I guess when the smoke clears, there may be some happiness because (1) more people will have medical insurance coverage and will be able to pay for it, (2) insurance companies will be put in their place and required to do better, and (3) they say that hospital costs will be lowered.
Reform needs reforming
The AAOS, the Alliance for Specialty Medicine, and other coalitions opposed one or more parts of the legislation, particularly in the following six major areas that may have a negative impact on our ability to provide affordable, quality, specialty care to patients:
- The creation of a Medicare advisory board, not accountable to Congress or anyone else
- No provision to reform the flawed Medicare physician reimbursement formula
- Mandatory participation in the flawed Physician Quality Reporting Initiative
- Budget-neutral payment increases to some physicians that result in payment cuts to others
- Giving patients direct access to physical therapists
- Restrictions on physician ownership of hospitals
So what's next? How about we shake hands with the "successful" and come out fighting!

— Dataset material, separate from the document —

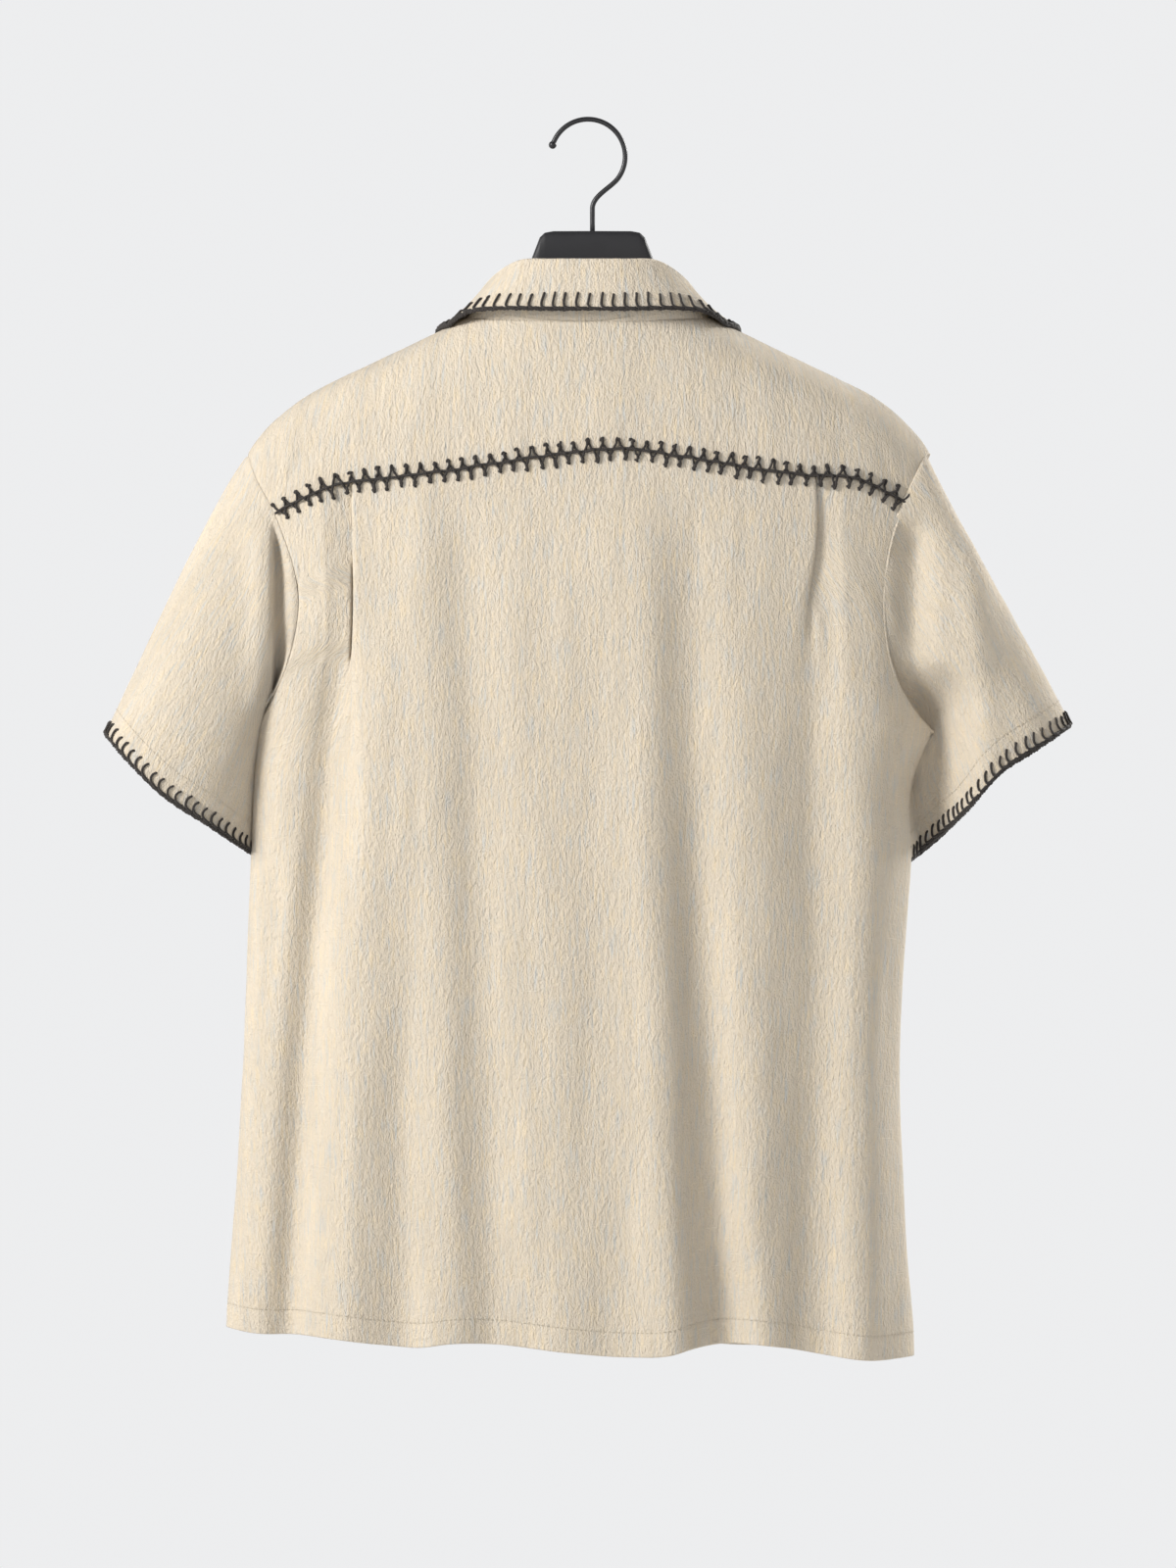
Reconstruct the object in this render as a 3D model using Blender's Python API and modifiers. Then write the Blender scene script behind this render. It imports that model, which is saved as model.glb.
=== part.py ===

I don't know much about Washington, DC, but I do know that many times it's a large leap from passing legislation to actually putting legislation into practice. So now is the time to work on the process. Sometimes you have to let go to "hold on." We may have lost the "war," but we may still be able to win a few "battles."
We may not have been as successful in shaping the initial legislation, but we may be able to help shape whatever ultimately gets implemented if we are diligent, continue to work with the Council on Advocacy, the office of government relations and our new medical director William R. Martin III, MD, and our lobbyists to make the best hand possible out of the cards we've been dealt.
In this issue of AAOS Now, on pages 36-39, you'll find excellent summaries of what the healthcare reform law means to orthopaedists and our patients, as well as a timeline of when key provisions of the act go into effect. I encourage you to read these advocacy articles so you are informed about ongoing efforts to shape reform.
Now is not the time to throw in the towel. We need to be involved in the implementation process. We need to work through the court system as states' Attorneys General challenge the constitutionality of the bill. We need to respond to the Centers for Medicare & Medicaid Services and other regulatory agencies. We need to work on electing senators and representatives who share our same convictions in the 2010 and 2012 elections so this healthcare bill can be repealed or overhauled.
It's not over yet
Actually, in the past, the orthopaedic community has not done too badly in helping to shape the system. For example, grants from the AAOS State Health Policy Fund have helped bring about medical liability reform in several states, including Nevada and Oklahoma. Although the sustainable growth rate (SGR) formula for Medicare physician payments is still in effect, we're closer than ever to achieving a permanent fix, and Congress continues to postpone the scheduled 21 percent pay cut.
More importantly, leaders in the orthopaedic community are being recognized. An orthopaedic surgeon serves as the director of the department of health and human resources in Virginia; another serves in the House (and others are determined to run for Congressional seats); and another serves in the Senate. These voices, as part of the government, will be heard. The Orthopaedic Political Action Committee has raised more funds than ever before to support candidates who share our views.
Healthcare reform may be law, but polls show that 52 percent to 62 percent of Americans do not favor it. With such widespread discontent, new leadership may emerge in the next two elections (2010 and 2012) that share our convictions, giving us the opportunity to reshape legislation.
I was always told that God made time so everything wouldn't happen at once. But we can't let time make us complacent or discourage us. Now is the time to get and stay involved, not only to influence the elections in this year, but to get our message out and influence outcomes in 2012 and years to come. What will it be, "Will we remember?" or "We WILL remember!"?
If we are willing to do the work by being involved, we may be successful in achieving additional reforms that truly benefit our patients. If we are not, then we should learn to be happy with what we got.